Mr António Sousa Franco, a finance minister in the previous government and the main Socialist candidate, accuses the government of exacerbating the recession by imposing spending cuts to bring down the budget deficit and comply with the EU's Growth and Stability Pact.

Mr João de Deus Pinheiro, a former foreign minister, European commissioner and the leading candidate for the government coalition, describes Mr Sousa Franco as "the father of the deficit", attributing economic ills to overspending by the previous Socialist government.

In 1999 Portugal elected 25 MEPs. But following rearrangements resulting from the enlargement of the EU to 25 countries, it will elect only 24 in June.

The Socialists, who won 12 seats in 1999, enjoy a slight lead in opinion polls, reflecting voter dissatisfaction with the economy and, to lesser degree, opposition to the government's support for the US-led coalition in Iraq.
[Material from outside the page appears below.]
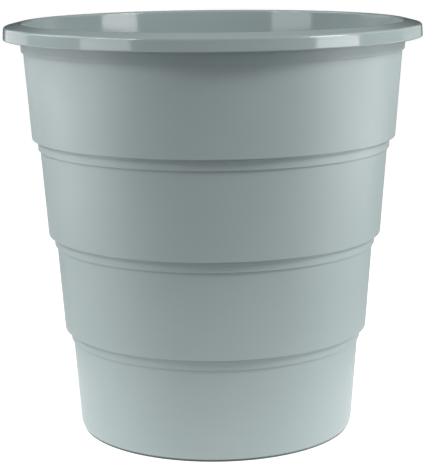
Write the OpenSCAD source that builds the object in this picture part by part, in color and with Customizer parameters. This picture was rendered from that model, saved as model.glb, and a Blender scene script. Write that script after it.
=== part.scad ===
// Round stepped wastebasket: a one-piece, thin-walled polypropylene moulding.
// Four tapering tiers hang one below the other from a rolled rim, and each tier steps in
// over a flat ledge and a short band, so that empty bins nest without jamming.
// Every node is one region of the moulding. Neighbours meet face to face, and each joint
// line runs through a corner of the wall, so that no seam crosses a plain surface.
// Origin: centre of the foot on the floor. +Z is up, and the shape is round about Z.

/* [Rim] */
// Outside diameter of the rim at its top
rim_d = 320; // [300:1:340]
// Radius of the rim's rounded outside edge
rim_round = 2.4; // [2.2:0.1:3]
// Slope of the flange, down towards its outside edge, in degrees
flange_slope = 14; // [4:1:18]
// Radius of the flange's rounded inner lip
lip_round = 2; // [1.4:0.1:3]
// Height of the turned-down skirt, from the centre of the rounded edge
skirt_h = 7.6; // [5:0.2:14]
// Lean of the skirt, outward towards its lower edge, in degrees
skirt_lean = 3; // [0:0.5:4]
// Gap between the collar and the inside of the skirt
grip_gap = 9.8; // [6:0.1:12]

/* [Body] */
// Overall height
body_h = 319; // [316:1:326]
// Height of one tier, from its lower edge to the next tier's
tier_pitch = 75; // [65:0.5:76]
// Height of the band under each tier
band_h = 8.4; // [6:0.2:14]
// Draft of the tier walls and the collar, in degrees from upright
wall_draft = 4.1; // [2:0.1:5]
// Draft of the bands, in degrees from upright
band_draft = 2; // [0:0.1:3]
// Width of the flat ledge under each tier
ledge_w = 4.2; // [2:0.1:6]
// Width of the small ledge under each band and under the collar
small_ledge_w = 1.6; // [1:0.1:3]
// Wall thickness
wall = 1.8; // [1.2:0.1:2]

/* [Base] */
// Height of the lowest tier's nominal edge above the floor
base_z = 6; // [4:0.5:8]
// Height at which the heel starts to turn in
heel_h = 7; // [7:0.5:10]
// Radius of the heel's outside curve
heel_r = 16; // [14:0.5:20]
// Radius of the inside corner between the heel and the floor panel
corner_r = 1.8; // [1:0.1:1.8]
// Width of the ring that the bin stands on
foot_w = 2.4; // [2:0.1:4]
// Height of the foot ring
foot_h = 1; // [0.6:0.1:1.6]
// Height of the underside of the floor panel above the floor
panel_z = 3; // [2:0.5:3]
// Thickness of the floor panel
panel_t = 2.2; // [1.8:0.1:2.2]
// Radius of the raised middle of the floor panel
middle_r = 78; // [60:1:84]
// How far the middle of the floor panel is raised
middle_rise = 1.2; // [0.8:0.1:1.6]
// Diameter of the gate stub left under the middle of the floor panel
gate_d = 5; // [3:0.5:8]

/* [Hidden] */
TIERS = 4;
QUARTERS = 4;
$fn = 192;
PLASTIC = [0.63, 0.68, 0.67];

// Rim: the flange's top and underside are two sloping lines, one wall thickness apart.
rim_r = rim_d / 2;
skirt_in_r = rim_r - wall;
collar_r = skirt_in_r - grip_gap;               // collar's outside radius under the flange
lip_c = [collar_r - wall + lip_round, body_h - lip_round];
slope_n = [sin(flange_slope), cos(flange_slope)];
slope_c = lip_c * slope_n + lip_round;          // the top line is where p * slope_n = slope_c
edge_x = rim_r - rim_round;
edge_c = [edge_x, (slope_c - rim_round - edge_x * slope_n[0]) / slope_n[1]];
collar_top = under_z(collar_r);                 // where the flange's underside meets the collar

// Body: how far each stretch of a tier narrows the bin on its way down
wall_h = tier_pitch - band_h;
wall_in = wall_h * tan(wall_draft);
band_in = band_h * tan(band_draft);
tier_in = wall_in + ledge_w + band_in + small_ledge_w;
collar_low_r = collar_r - (collar_top - wall_top(1)) * tan(wall_draft);
first_r = collar_low_r - small_ledge_w;         // top radius of the first tier's wall

// Base: the heel's two curves share a centre, and the outer one is tangent to the wall.
heel_way = [cos(wall_draft), -sin(wall_draft)]; // from the heel's centre to where it starts
heel_c = [wall_radius(TIERS, heel_h), heel_h] - heel_r * heel_way;
heel_in_r = heel_r - wall;
foot_out_r = heel_radius(heel_r, foot_h);
foot_in_r = foot_out_r - foot_w;
panel_top = panel_z + panel_t;
corner_c = [heel_radius(heel_in_r - corner_r, panel_top + corner_r), panel_top + corner_r];
panel_r = corner_c[0];                          // where the inside corner meets the panel

function skirt_name(i) = str("rim_skirt_", i);
function tier_name(i) = str("tier_", i, "_wall");
function step_name(i) = str("step_", i);
// Heights of the flange's top and underside at radius r
function top_z(r) = (slope_c - r * slope_n[0]) / slope_n[1];
function under_z(r) = (slope_c - wall - r * slope_n[0]) / slope_n[1];
// Heights of the lower edge and of the top of tier i's wall, counted from the top tier
function wall_foot(i) = base_z + (TIERS - i) * tier_pitch;
function wall_top(i) = wall_foot(i) + wall_h;
// Outside radius of tier i's wall at height z
function wall_radius(i, z) = first_r - (i - 1) * tier_in - (wall_top(i) - z) * tan(wall_draft);
// Radius, at height z, of a curve of radius r about the heel's centre
function heel_radius(r, z) = heel_c[0] + sqrt(r * r - (heel_c[1] - z) * (heel_c[1] - z));

// A ring whose section is the children, or the part of one that starts at +X and turns by turn.
module ring_of(turn = 360) {
    color(PLASTIC) rotate_extrude(angle = turn) children();
}

// What a rounded corner removes: a box from corner to corner, less the disc inside it.
module corner_waste(low, high, centre, r) {
    difference() {
        translate(low) square(high - low);
        translate(centre) circle(r);
    }
}

// Flange: a sloping ring, rounded at its outside edge and at its inner lip.
module rim_flange() {
    spare = 1;
    lip_x = collar_r - wall;
    ring_of() difference() {
        polygon([
            [lip_x, lip_c[1]], [collar_r, collar_top], [skirt_in_r, under_z(skirt_in_r)],
            [skirt_in_r, edge_c[1]], [rim_r, edge_c[1]], [rim_r, top_z(rim_r)],
            [lip_c[0], top_z(lip_c[0])], [lip_x, top_z(lip_c[0])]
        ]);
        corner_waste([lip_x - spare, lip_c[1]], [lip_c[0] + lip_round * slope_n[0], body_h + spare],
            lip_c, lip_round);
        corner_waste([edge_x + rim_round * slope_n[0], edge_c[1]], [rim_r + spare, body_h],
            edge_c, rim_round);
    }
}

// Quarter i of the skirt, a turned-down ring with a full round along its lower edge. It is in
// quarters so that a coarse collision model still follows the finger gap behind it.
module rim_skirt(i) {
    along = [sin(skirt_lean), -cos(skirt_lean)];
    across = [cos(skirt_lean), sin(skirt_lean)];
    edge_r = wall * across[0] / 2;
    out_top = [rim_r, edge_c[1]];
    out_low = out_top + (skirt_h - edge_r) / across[0] * along;
    mid = out_low - edge_r * across;
    past = 2 * edge_r * along;
    rotate([0, 0, (i - 1) * 360 / QUARTERS]) ring_of(360 / QUARTERS) difference() {
        polygon([out_top, out_low + past, out_low + past - 2 * edge_r * across, out_top - [wall, 0]]);
        difference() {
            translate(mid) rotate(skirt_lean) translate([-wall, -2 * wall]) square(2 * wall);
            translate(mid) circle(edge_r);
        }
    }
}

// Collar: a band under the flange that ends in a small ledge over the first tier.
module collar_band() {
    low = wall_top(1);
    ring_of() polygon([
        [collar_r, collar_top], [collar_low_r, low], [first_r, low],
        [first_r - wall, low + wall], [collar_low_r - wall, low + wall], [collar_r - wall, lip_c[1]]
    ]);
}

// Wall of one tier: a tapered tube. The lowest one ends where the heel starts.
module tier_wall(i) {
    top = wall_top(i);
    top_r = wall_radius(i, top);
    low = i < TIERS ? wall_foot(i) : heel_h;
    low_r = wall_radius(i, low);
    low_in = i < TIERS ? [low_r - wall, low + wall] : heel_c + heel_in_r * heel_way;
    ring_of() polygon([[top_r, top], [low_r, low], low_in, [top_r - wall, top + wall]]);
}

// Step below tier i: flat ledge, short band and small ledge, at one wall thickness.
module step(i) {
    z = wall_foot(i);
    r = wall_radius(i, z);
    band_r = r - ledge_w;
    outside = [
        [r, z], [band_r, z],
        [band_r - band_in, z - band_h], [band_r - band_in - small_ledge_w, z - band_h]
    ];
    inside = [for (k = [3:-1:0]) outside[k] + [-wall, wall]];
    ring_of() polygon(concat(outside, inside));
}

// Heel: the lowest wall turns in towards the foot, with a rounded inside corner over the panel.
module base_heel() {
    ring_of() difference() {
        intersection() {
            translate(heel_c) circle(heel_r);
            polygon([
                [foot_in_r, foot_h], [rim_r, foot_h], heel_c + rim_r * heel_way,
                heel_c + heel_in_r * heel_way, corner_c, [panel_r, panel_z],
                [foot_in_r, panel_z]
            ]);
        }
        difference() {
            intersection() {
                translate(heel_c) circle(heel_in_r);
                translate([panel_r - 1, panel_top]) square(heel_r);
            }
            corner_waste([panel_r, panel_top - 1], corner_c + [heel_r, 0], corner_c, corner_r);
        }
    }
}

// Foot: the narrow ring that the bin stands on, bevelled on both sides.
module foot_ring() {
    bevel = foot_h / 2;
    ring_of() polygon([
        [foot_out_r, foot_h], [foot_out_r - bevel, 0], [foot_in_r + bevel, 0], [foot_in_r, foot_h]
    ]);
}

// Floor panel: flat at its edge, raised in the middle, with the gate stub underneath.
module base_floor() {
    slope_w = 3;
    stub_h = 0.7;
    middle_z = panel_z + middle_rise;
    ring_of() polygon([
        [0, middle_z], [middle_r, middle_z], [middle_r + slope_w, panel_z], [panel_r, panel_z],
        [panel_r, panel_top], [middle_r + slope_w, panel_top], [middle_r, middle_z + panel_t],
        [0, middle_z + panel_t]
    ]);
    color(PLASTIC) translate([0, 0, middle_z - stub_h]) cylinder(d = gate_d, h = panel_t);
}

rim_flange();
for (i = [1:QUARTERS])
    rim_skirt(i);
collar_band();
for (i = [1:TIERS])
    tier_wall(i);
for (i = [1:TIERS - 1])
    step(i);
base_heel();
base_floor();
foot_ring();
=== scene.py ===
"""Looks for the stepped wastebasket: turned shells, moulded-plastic materials, studio and camera.

Every shell is a closed outline of (radius, height) points turned about Z. It stands for one CAD
node, except that a single shell stands for the skirt's four quarters. The outlines take their
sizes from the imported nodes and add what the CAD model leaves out, such as rounded ledges. The
joint lines between shells lie on straight stretches of the outline, where they don't show.
Lengths are in metres.
"""

import math

import bpy
from mathutils import Matrix, Vector


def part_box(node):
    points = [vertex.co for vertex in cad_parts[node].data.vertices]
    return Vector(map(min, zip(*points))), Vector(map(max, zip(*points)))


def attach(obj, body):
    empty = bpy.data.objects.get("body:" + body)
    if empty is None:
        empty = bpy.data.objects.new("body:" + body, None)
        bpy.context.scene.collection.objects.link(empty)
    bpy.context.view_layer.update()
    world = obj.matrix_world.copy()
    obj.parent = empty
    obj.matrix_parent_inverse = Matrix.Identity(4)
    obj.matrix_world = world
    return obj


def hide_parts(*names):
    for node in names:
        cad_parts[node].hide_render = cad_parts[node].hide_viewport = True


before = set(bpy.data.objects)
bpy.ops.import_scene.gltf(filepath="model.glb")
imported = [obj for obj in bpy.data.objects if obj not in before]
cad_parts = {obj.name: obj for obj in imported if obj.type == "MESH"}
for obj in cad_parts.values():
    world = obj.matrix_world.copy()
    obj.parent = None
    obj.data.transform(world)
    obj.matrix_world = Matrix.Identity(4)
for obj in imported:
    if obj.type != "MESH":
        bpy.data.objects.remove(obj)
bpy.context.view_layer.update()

MM = 0.001
TURNS = 192                    # faces around each shell
ON_AXIS = 1e-7                 # a radius below this is a point on the axis
OUTSIDE, INSIDE = 0, 1         # a shell's two materials


# ---------------------------------------------------------------- sizes read from the frame

def rings(node, z):
    """Distinct radii of a CAD node's vertices at height z, widest first."""
    near = [v.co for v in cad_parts[node].data.vertices if abs(v.co.z - z) < 0.02 * MM]
    found = []
    for radius in sorted((math.hypot(co.x, co.y) for co in near), reverse=True):
        if not found or found[-1] - radius > 0.1 * MM:
            found.append(radius)
    return found


def low(node):
    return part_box(node)[0].z


def high(node):
    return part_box(node)[1].z


def at_height(a, b, z):
    """Point at height z on the line through points a and b."""
    return a[0] + (b[0] - a[0]) * (z - a[1]) / (b[1] - a[1]), z


def across(point):
    """The point across the wall from a corner of a ledge: one wall further in and further up."""
    return point[0] - WALL, point[1] + WALL


WALL = high("step_1") - low("tier_1_wall")    # wall thickness
TIERS, QUARTERS = 4, 4
SKIRT = [f"rim_skirt_{i}" for i in range(1, QUARTERS + 1)]
WALLS = [f"tier_{i}_wall" for i in range(1, TIERS + 1)]
STEPS = [f"step_{i}" for i in range(1, TIERS)]


class Ledge:
    """A flat ledge where the bin steps in: its outer edge, its root, and the cut between shells."""

    def __init__(self, node, z):
        self.edge, self.root = [(r, z) for r in rings(node, z)[:2]]
        self.cut = ((self.edge[0] + self.root[0]) / 2, z)


small_ledges = [Ledge(node, low(node)) for node in ["collar_band"] + STEPS]
wide_ledges = [Ledge(step, low(wall)) for wall, step in zip(WALLS, STEPS)]

rim_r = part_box("rim_flange")[1].x
rim_top = high("rim_flange")
edge_z = high(SKIRT[0])
collar_high = (rings("collar_band", high("collar_band"))[0], high("collar_band"))
heel_start = (rings(WALLS[-1], low(WALLS[-1]))[0], low(WALLS[-1]))
heel_inside = (rings("base_heel", high("base_heel"))[-1], high("base_heel"))
foot_z = low("base_heel")
foot_out, foot_in = rings("foot_ring", foot_z)
tread_out, tread_in = rings("foot_ring", low("foot_ring"))
panel_z = low("base_floor")
middle_top = high("base_floor")
middle_r = rings("base_floor", middle_top)[0]
slope_r = rings("base_floor", panel_z)[1]

FLANGE_SLOPE, SKIRT_LEAN = math.radians(14), math.radians(3)
FLOOR_WALL = 2.2 * MM                              # thickness of the floor panel
GATE_R, GATE_DROP = 2.5 * MM, 0.7 * MM             # the gate stub under the floor panel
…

The two parties that serve in the government coalition are also running together in the European poll in an alliance called Força Portugal (Onward Portugal). In 1999 they ran separately, with the PSD winning nine seats and the Popular Party two. The other two seats went to the old-guard Communist Party (PCP).

Politicians fear a low turnout. Polls forecast only 30 per cent of the electorate will bother to vote, a drastic drop from 72 per cent when the country first voted in a European ballot in 1987.